On Sunday, the Arab Student Union hosted its annual Arab Night, an evening dedicated to the celebration of Arab countries, people and their various cultures. Dina Kawar, ambassador of Jordan to the United States, and Bilal Al Nsour of the Jordanian Consul to the U.S. attended as guests of honor.
The event consisted of a flag walk, traditional dabke performances — native Arab folk dance — classical Arabic music, fashion shows and poetry expressing the Arab experience.
Wesam Jallaq, president of ASU, opened the night by acknowledging the Arab population at Ohio State, which makes up 5 percent of all undergraduates.
“It doesn’t sound like a lot, but we have a lot of students at OSU,” Jallaq, a fourth-year in political science, said. “So that’s about 3,000 students who are identifying as Arab.”
Despite the large number of students identifying as Arab, Ohio State currently doesn’t recognize Middle Eastern and North African as an ethnic category.
“Arabs have to mark their identity at the university as either white or other,” Jallaq said.
Efforts have been put into place after they were inspired by their fellow Arabs at the University of Michigan, who advocated and lobbied the university for a resolution stating that Middle Eastern and North African (ME/NA) be an ethnic category on university documents. Michigan was the first university in America to implement this, so after its success, Ohio State Arab students followed suit, Jallaq said.
Although Undergraduate Student Government has passed a resolution that would include this category for Arabs, no such change has been made, Jallaq said.
Throughout the night, the crowd was reminded to use the hashtag #weExist as a way of making the university aware of Arab students, Waseem Naboulsi, IT Chair of ASU, said.
“The benefit of this is one, just recognition, which is very important. We get our own counselor, someone who understands specifically our struggles and can specifically advise people of the Arabs and North Africans,” Naboulsi, a third-year in biology, said. “This would open up the opportunity for scholarships specifically for Arabs.”
Another theme throughout the night was focusing on service toward the Arab community, Jallaq said.
“Ohio State has 13 student organizations that are dedicated either to an Arab cause or Arab culture organization, and as the Arab Student Union, we like to think of ourselves as the parent organization,” Jallaq said. “This year alone we had three new Arab organizations come up: The Egyptian Student Association, The Palestinian Women Association and The Arab Dental Society.”

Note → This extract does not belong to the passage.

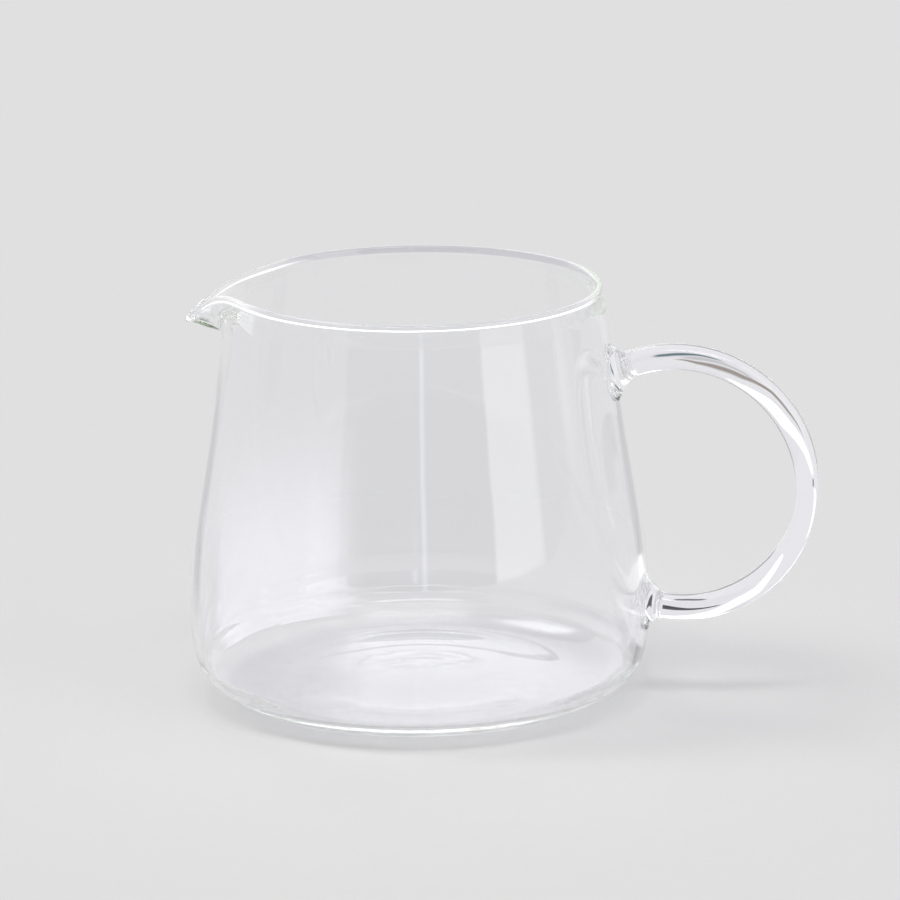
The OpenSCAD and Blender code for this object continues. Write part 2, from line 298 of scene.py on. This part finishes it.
def bend_at(a):
    """Point of the handle's bend at an angle in degrees, as (distance from the axis, height)."""
    a = np.radians(a)
    return np.stack([BEND_X + BEND_R * np.cos(a), BEND_Z + BEND_R * np.sin(a)], axis=-1)


def meeting(out, back):
    """Angle between out and back at which the bend runs into the wall, by halving."""
    for _ in range(HALVINGS):
        a = (out + back) / 2
        x, z = bend_at(a)
        out, back = (a, back) if x > wall_r(z) else (out, a)
    return (out + back) / 2


def seat_at(y, z):
    """Points on the wall's outer face at a height and a distance aside, a hair clear of it."""
    return np.stack([np.sqrt(wall_r(z) ** 2 - y * y) + HAIR, y, z], axis=-1)


def weld_rings(end, meet, spread, s, sides):
    """Rings of a weld at shares s of the way from the rod to the wall. The plane of a ring
    turns by s, the shorter way round, from square to the rod to flat on the wall. Its radius
    grows by a power of s, and its points settle onto the round wall by the cube of s."""
    s = s[:, None]
    b = 2 * np.pi * np.arange(sides)[None] / sides
    foot = bend_at(meet)
    tilt = wall_tilt(foot[1])
    from_rod = end + s * (meet - end) + 90 * np.sign(meet - end)
    turn = (180 + tilt - from_rod + 540) % 360 - 180
    h = np.radians(from_rod + s * turn)
    r = ROD_R + spread * s ** SPREAD_POWER
    w = r * (1 - s * (1 - WELD_WIDTH))
    c = bend_at((end + s * (meet - end))[:, 0])
    x = c[:, :1] - r * np.cos(b) * np.sin(h)
    z = c[:, 1:] + r * np.cos(b) * np.cos(h)
    y = w * np.sin(b)
    flat = foot[0] - (z - foot[1]) * math.tan(math.radians(tilt))
    x = x + s ** 3 * (seat_at(y, z)[..., 0] - flat)
    return np.stack([x, y, z], axis=-1)


def rod_r(a):
    """Radius of the rod at an angle on the bend: it was drawn a little thinner low on the
    outside of the bend, by a smooth dip about the thinnest angle."""
    return ROD_R * (1 - ROD_DRAWN * smooth(1 - np.abs(a - ROD_DRAWN_AT) / ROD_DRAWN_OVER))


def handle_surface(sides):
    """The rod and both its welds as one closed skin of rings, from the lower weld's face on
    the wall, up the bend and on to the upper weld's face on the wall."""
    low, high = meeting(-90, -150), meeting(90, 150)
    bend = 180 / (math.pi * BEND_R)
    low_end, high_end = low + LOWER_WELD_L * bend, high - UPPER_WELD_L * bend
    s = np.linspace(0, 1, WELD_RINGS)
    lower = weld_rings(low_end, low, LOWER_SPREAD, s, sides)
    upper = weld_rings(high_end, high, UPPER_SPREAD, s, sides)

    # The lower weld's rings begin on the outside of the bend and run the other way, so their
    # points are put into the order of the rod's.
    b = 2 * np.pi * np.arange(sides)[None] / sides
    a = np.linspace(low_end, high_end, ROD_RINGS)[1:-1]
    c, u, r = bend_at(a), np.radians(a)[:, None], rod_r(a)[:, None]
    rod = np.stack([c[:, :1] + r * np.cos(b) * -np.cos(u),
                    r * np.sin(b),
                    c[:, 1:] + r * np.cos(b) * -np.sin(u)], axis=-1)
    lower = lower[:, (sides // 2 - np.arange(sides)) % sides]

    seats = []
    for ring, meet in ((lower[-1], low), (upper[-1], high)):
        z0 = bend_at(meet)[1]
        t = np.array(SEAT_SHARES)[:, None]
        seats.append(seat_at(t * ring[None, :, 1], z0 + t * (ring[None, :, 2] - z0)))
    rings = np.concatenate([seats[0][::-1], lower[::-1], rod, upper, seats[1]])
    poles = np.stack([seat_at(np.array(0.0), bend_at(m)[1]) for m in (low, high)])
    return rings, poles


# meshes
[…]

Arab Night also shed light on the humanitarian dental aid trip members of The Arab Dental Society will take in April. They will provide free dental care and education on dental hygiene to Syrian refugees at the world’s largest Syrian refugee camp, the Al Zaatari Camp in Jordan.
Proceeds from the event will go toward Atlantic Humanitarian Relief, which will be collaborating with The Arab Dental Society to buy dental supplies in order to serve the nearly 79,000 refugees at the camp.
Naboulsi, a Syrian-American, said the issue is very close to him and that coverage of the Syrian crisis has died down.
“People have been kind of numbed to the issue,” he said. “It doesn’t really have a ring as hard anymore.”